■ Description of the task
Quote the whole listing word for word, please.

■ Collected data
--
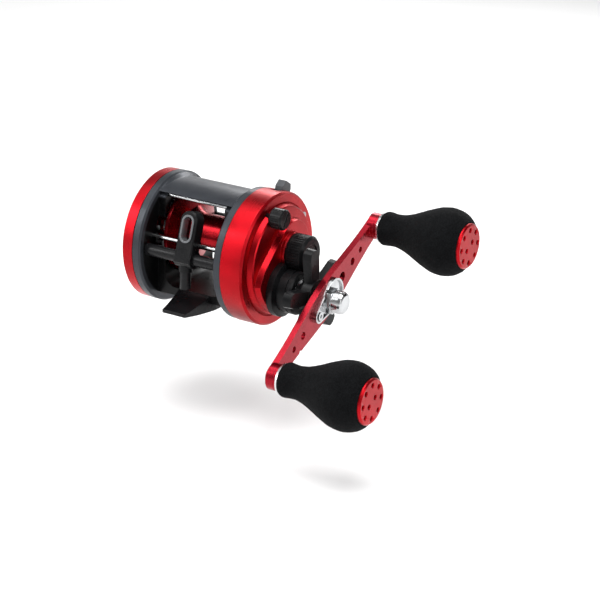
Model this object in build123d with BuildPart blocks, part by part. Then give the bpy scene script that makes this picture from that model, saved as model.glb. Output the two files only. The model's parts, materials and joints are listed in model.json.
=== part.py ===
from build123d import *
import os
from math import acos, atan2, cos, degrees, hypot, pi, radians, sin, sqrt, tan

os.makedirs("parts", exist_ok=True)

# Baitcasting reel, millimetres. +Z is up, +X runs along the spool axis to the handle side,
# -Y is the front (line guide) side. The origin is the middle of the foot's underside.

# ---- overall sizes
plate_axis_z = 28.5
plate_radius = 32.0
frame_half_width = 25.1
ring_inner_face = 20.6
web_outer_face = 22.2
wall_inner_face = 16.8
wall_radius = 29.4
pocket_radius = 29.9
window_front_y = -16.0
left_cover_depth = 6.9
right_cover_radius = 32.3
right_rim_face = 36.8
plateau_face = 39.6
hub_face = 42.2
seat_face = 44.2

# ---- fits
running_gap = 0.05
loose_gap = 0.35
wide_gap = 0.5

# ---- spool
spool_y = 2.6
spool_z = 32.9
spool_radius = 20.6
spool_half_width = 16.2
flange_rim = 1.5
arbor_radius = 9.0
flange_seat_radius = 8.4
spool_shaft_radius = 1.5

# ---- gears: 6.3 turns of the spool for one turn of the handle
gear_module = 0.5
drive_teeth = 63
pinion_teeth = 10
wind_module = 0.6
wind_shaft_teeth = 20
wind_idler_teeth = 24
wind_worm_teeth = 12
pressure_angle = 25.0
tooth_play = 0.05
drive_direction = 243.2
gear_centres = gear_module * (drive_teeth + pinion_teeth) / 2 + 0.02
drive_y = spool_y + gear_centres * cos(radians(drive_direction))
drive_z = spool_z + gear_centres * sin(radians(drive_direction))

# ---- line guide
worm_y = -25.2
worm_z = 28.8
tube_radius = 2.9
guide_rod_y = -20.8
guide_rod_z = 34.5
guide_rod_radius = 0.9
guide_rest_x = 2.0
guide_half_width = 4.6
guide_lean = 17.0
eyelet_width = 4.8
eyelet_height = 11.6
eyelet_rim = 0.9
eyelet_depth = 4.4

# ---- foot
foot_length = 66.0
foot_tip_width = 12.8
foot_mid_width = 19.0
foot_pad_length = 18.0
foot_tip_rise = 2.0
foot_tip_thickness = 1.7
foot_height = 4.6
foot_ramp_height = 8.3

# ---- drive side
boss_radius = 10.6
boss_base_radius = 13.2
cap_radius = 9.2
cap_end = 53.6
drive_shaft_radius = 2.5
sleeve_radius = 4.2
star_mid_x = 59.9
star_radius = 24.0
arm_face = 64.8
arm_thickness = 3.1
end_boss_radius = 6.3
end_boss_top = 4.8
retainer_screw_distance = 10.6
handle_half_y = 43.7
handle_half_z = 24.2
handle_half_length = hypot(handle_half_y, handle_half_z)
handle_angle = degrees(atan2(handle_half_z, handle_half_y))

# ---- knobs
knob_start = 72.6
knob_bulge_x = 105.3
knob_bulge_radius = 16.4
knob_end = 118.3
spindle_radius = 2.0
core_radius = 4.4
cap_outer = 10.9
core_end = knob_end - 2.7



def frame_plane(x):
    """Sketch plane across the reel at x; its own x is the reel's Y, its own y is Z."""
    return Plane.YZ.offset(x)


def involute(angle):
    return tan(angle) - angle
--
■ Complete output
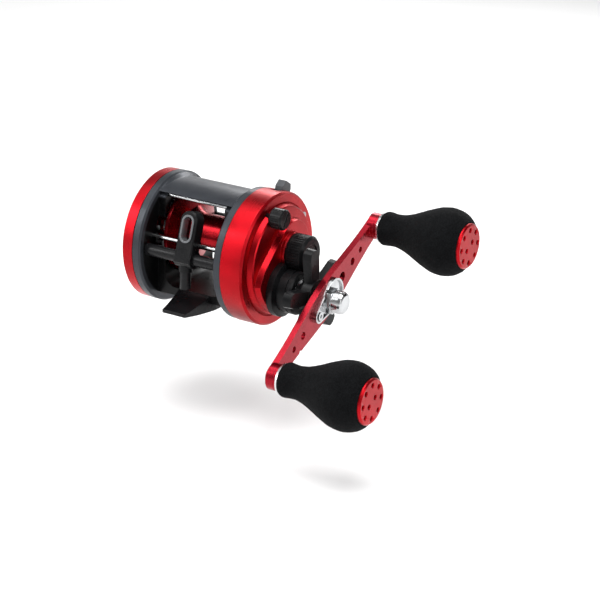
Model this object in build123d with BuildPart blocks, part by part. Then give the bpy scene script that makes this picture from that model, saved as model.glb. Output the two files only. The model's parts, materials and joints are listed in model.json.
=== part.py ===
from build123d import *
import os
from math import acos, atan2, cos, degrees, hypot, pi, radians, sin, sqrt, tan

os.makedirs("parts", exist_ok=True)

# Baitcasting reel, millimetres. +Z is up, +X runs along the spool axis to the handle side,
# -Y is the front (line guide) side. The origin is the middle of the foot's underside.

# ---- overall sizes
plate_axis_z = 28.5
plate_radius = 32.0
frame_half_width = 25.1
ring_inner_face = 20.6
web_outer_face = 22.2
wall_inner_face = 16.8
wall_radius = 29.4
pocket_radius = 29.9
window_front_y = -16.0
left_cover_depth = 6.9
right_cover_radius = 32.3
right_rim_face = 36.8
plateau_face = 39.6
hub_face = 42.2
seat_face = 44.2

# ---- fits
running_gap = 0.05
loose_gap = 0.35
wide_gap = 0.5

# ---- spool
spool_y = 2.6
spool_z = 32.9
spool_radius = 20.6
spool_half_width = 16.2
flange_rim = 1.5
arbor_radius = 9.0
flange_seat_radius = 8.4
spool_shaft_radius = 1.5

# ---- gears: 6.3 turns of the spool for one turn of the handle
gear_module = 0.5
drive_teeth = 63
pinion_teeth = 10
wind_module = 0.6
wind_shaft_teeth = 20
wind_idler_teeth = 24
wind_worm_teeth = 12
pressure_angle = 25.0
tooth_play = 0.05
drive_direction = 243.2
gear_centres = gear_module * (drive_teeth + pinion_teeth) / 2 + 0.02
drive_y = spool_y + gear_centres * cos(radians(drive_direction))
drive_z = spool_z + gear_centres * sin(radians(drive_direction))

# ---- line guide
worm_y = -25.2
worm_z = 28.8
tube_radius = 2.9
guide_rod_y = -20.8
guide_rod_z = 34.5
guide_rod_radius = 0.9
guide_rest_x = 2.0
guide_half_width = 4.6
guide_lean = 17.0
eyelet_width = 4.8
eyelet_height = 11.6
eyelet_rim = 0.9
eyelet_depth = 4.4

# ---- foot
foot_length = 66.0
foot_tip_width = 12.8
foot_mid_width = 19.0
foot_pad_length = 18.0
foot_tip_rise = 2.0
foot_tip_thickness = 1.7
foot_height = 4.6
foot_ramp_height = 8.3

# ---- drive side
boss_radius = 10.6
boss_base_radius = 13.2
cap_radius = 9.2
cap_end = 53.6
drive_shaft_radius = 2.5
sleeve_radius = 4.2
star_mid_x = 59.9
star_radius = 24.0
arm_face = 64.8
arm_thickness = 3.1
end_boss_radius = 6.3
end_boss_top = 4.8
retainer_screw_distance = 10.6
handle_half_y = 43.7
handle_half_z = 24.2
handle_half_length = hypot(handle_half_y, handle_half_z)
handle_angle = degrees(atan2(handle_half_z, handle_half_y))

# ---- knobs
knob_start = 72.6
knob_bulge_x = 105.3
knob_bulge_radius = 16.4
knob_end = 118.3
spindle_radius = 2.0
core_radius = 4.4
cap_outer = 10.9
core_end = knob_end - 2.7



def frame_plane(x):
    """Sketch plane across the reel at x; its own x is the reel's Y, its own y is Z."""
    return Plane.YZ.offset(x)


def involute(angle):
    return tan(angle) - angle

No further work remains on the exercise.